The Lottery focuses around a village on the day of their annual Lottery. The purpose of The Lottery is to ensure enough rain to have a good corn crop the following June. Basically, the story evolves around the misguided belief that if the villagers sacrifice one of their own to what readers are led to believe is a Rain God, then they will have good crops the next year. They believe that if they do not do this, then they will regress to hard times. The town patriarch Old Man Warner sums this up:
"Pack of crazy fools, Listening to young folks, northing's good enough for them.
Next thing you know, they'll be wanting to go back to living in caves, nobody
work anymore, live that way for awhile. Used to be a saying about 'Lottery in
June, corn be heavy soon.' First thing you know, we'd all be eating stewed chickweed
and acorns. There's always been a lottery."
In The Lottery, the readers are deceptively led down a path to believe that June 27th is just as normal as any other day in this particular village. The tone is easy going, people seem to be going about business as usual. "The whole lottery took less than two hours, so it could begin at ten o'clock in the morning and still be through in time to allow the villagers to get home for noon dinner." That is how insignificantly unimportant they make you feel about the event, that it is just a brief event that will be had, but should not disrupt the other necessary events of the day, especially the noon meal. Even the fact that the boys are collecting rocks is made to seem nothing more than child's play. "Bobby and Harry Jones and Dickie Delacroix-The villagers pronounced his name "Dellacroy" - eventually made a great pile of stones in one corner of the square and guarded it against the rids of the other boys." At this point in the story, it is never eluded to that these stones will eventually become the tortuous demise of Mrs. Tessie Hutchinson.

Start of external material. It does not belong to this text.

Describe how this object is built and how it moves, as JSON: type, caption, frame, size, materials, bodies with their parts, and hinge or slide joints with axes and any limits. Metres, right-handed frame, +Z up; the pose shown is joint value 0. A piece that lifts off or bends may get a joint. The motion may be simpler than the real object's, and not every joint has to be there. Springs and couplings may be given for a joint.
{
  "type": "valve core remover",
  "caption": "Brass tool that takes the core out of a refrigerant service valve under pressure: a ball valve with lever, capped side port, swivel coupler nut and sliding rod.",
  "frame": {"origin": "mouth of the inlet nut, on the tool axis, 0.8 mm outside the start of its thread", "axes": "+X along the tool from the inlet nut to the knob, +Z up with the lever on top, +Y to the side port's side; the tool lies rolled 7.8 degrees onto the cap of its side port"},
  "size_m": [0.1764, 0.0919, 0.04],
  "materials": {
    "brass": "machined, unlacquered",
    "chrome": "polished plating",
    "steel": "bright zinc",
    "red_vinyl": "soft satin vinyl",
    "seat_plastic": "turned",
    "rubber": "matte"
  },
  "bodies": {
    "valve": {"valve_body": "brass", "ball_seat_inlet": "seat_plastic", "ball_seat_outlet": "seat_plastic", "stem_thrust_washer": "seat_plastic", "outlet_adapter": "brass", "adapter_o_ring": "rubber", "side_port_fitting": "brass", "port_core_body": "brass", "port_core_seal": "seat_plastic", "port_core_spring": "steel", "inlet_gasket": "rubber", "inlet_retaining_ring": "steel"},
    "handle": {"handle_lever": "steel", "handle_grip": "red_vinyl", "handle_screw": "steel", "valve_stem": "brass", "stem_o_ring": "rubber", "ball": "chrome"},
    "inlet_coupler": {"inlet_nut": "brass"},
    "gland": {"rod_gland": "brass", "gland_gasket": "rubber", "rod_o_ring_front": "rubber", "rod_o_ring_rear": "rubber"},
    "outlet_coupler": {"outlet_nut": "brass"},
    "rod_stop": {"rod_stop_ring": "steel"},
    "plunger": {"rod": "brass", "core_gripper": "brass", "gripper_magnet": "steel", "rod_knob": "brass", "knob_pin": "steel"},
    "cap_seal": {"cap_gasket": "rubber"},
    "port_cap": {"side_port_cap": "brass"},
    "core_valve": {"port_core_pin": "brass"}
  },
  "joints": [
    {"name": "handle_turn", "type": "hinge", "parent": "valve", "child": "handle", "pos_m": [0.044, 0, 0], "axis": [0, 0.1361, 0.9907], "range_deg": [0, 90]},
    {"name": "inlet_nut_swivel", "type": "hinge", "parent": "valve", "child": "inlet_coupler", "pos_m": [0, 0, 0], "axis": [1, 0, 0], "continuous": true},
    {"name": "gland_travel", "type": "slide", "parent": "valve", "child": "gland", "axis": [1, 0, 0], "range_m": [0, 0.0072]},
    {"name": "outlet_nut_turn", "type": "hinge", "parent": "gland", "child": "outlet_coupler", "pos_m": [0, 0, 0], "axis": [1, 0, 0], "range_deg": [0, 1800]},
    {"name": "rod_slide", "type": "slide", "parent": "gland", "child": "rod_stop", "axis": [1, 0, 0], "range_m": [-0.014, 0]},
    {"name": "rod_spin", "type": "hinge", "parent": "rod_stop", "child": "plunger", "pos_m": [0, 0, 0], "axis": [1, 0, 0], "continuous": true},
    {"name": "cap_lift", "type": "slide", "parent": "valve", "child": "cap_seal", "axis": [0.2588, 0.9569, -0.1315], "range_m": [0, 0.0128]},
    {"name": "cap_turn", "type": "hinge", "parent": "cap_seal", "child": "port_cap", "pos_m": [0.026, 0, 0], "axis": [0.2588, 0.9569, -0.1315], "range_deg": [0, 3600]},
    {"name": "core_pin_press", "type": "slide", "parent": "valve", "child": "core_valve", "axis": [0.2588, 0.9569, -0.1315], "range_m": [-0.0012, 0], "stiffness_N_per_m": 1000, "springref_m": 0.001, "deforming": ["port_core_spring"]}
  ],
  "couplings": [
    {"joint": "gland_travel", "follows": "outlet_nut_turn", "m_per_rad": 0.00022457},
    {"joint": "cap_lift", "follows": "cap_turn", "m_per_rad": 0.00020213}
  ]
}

The tone of the story evolves into one of panic the further along we go. As the story moves along, there does become a sense of urgency, after each of the towns people have drawn their slips and it is determined that the Hutchinson family has the black slip, Tessie Hutchinson becomes hysterical. "You didn't give him time enough to take any paper he wanted. I saw you. It wasn't fair." She is naturally upset that her family drew the black spot and panic is setting in. The earlier ease of the day is suddenly replaced with a sense of dread and urgency to finish up. And after determining that it was in fact Tessie who had the ill-fated black dot, "All right, folks," Mr. Summers said. "Let's finish quickly."- again an example of what once started as a care free early June day without any apparent hurry, has now been transformed by this ritualistic death ceremony, which everyone is eager to finish.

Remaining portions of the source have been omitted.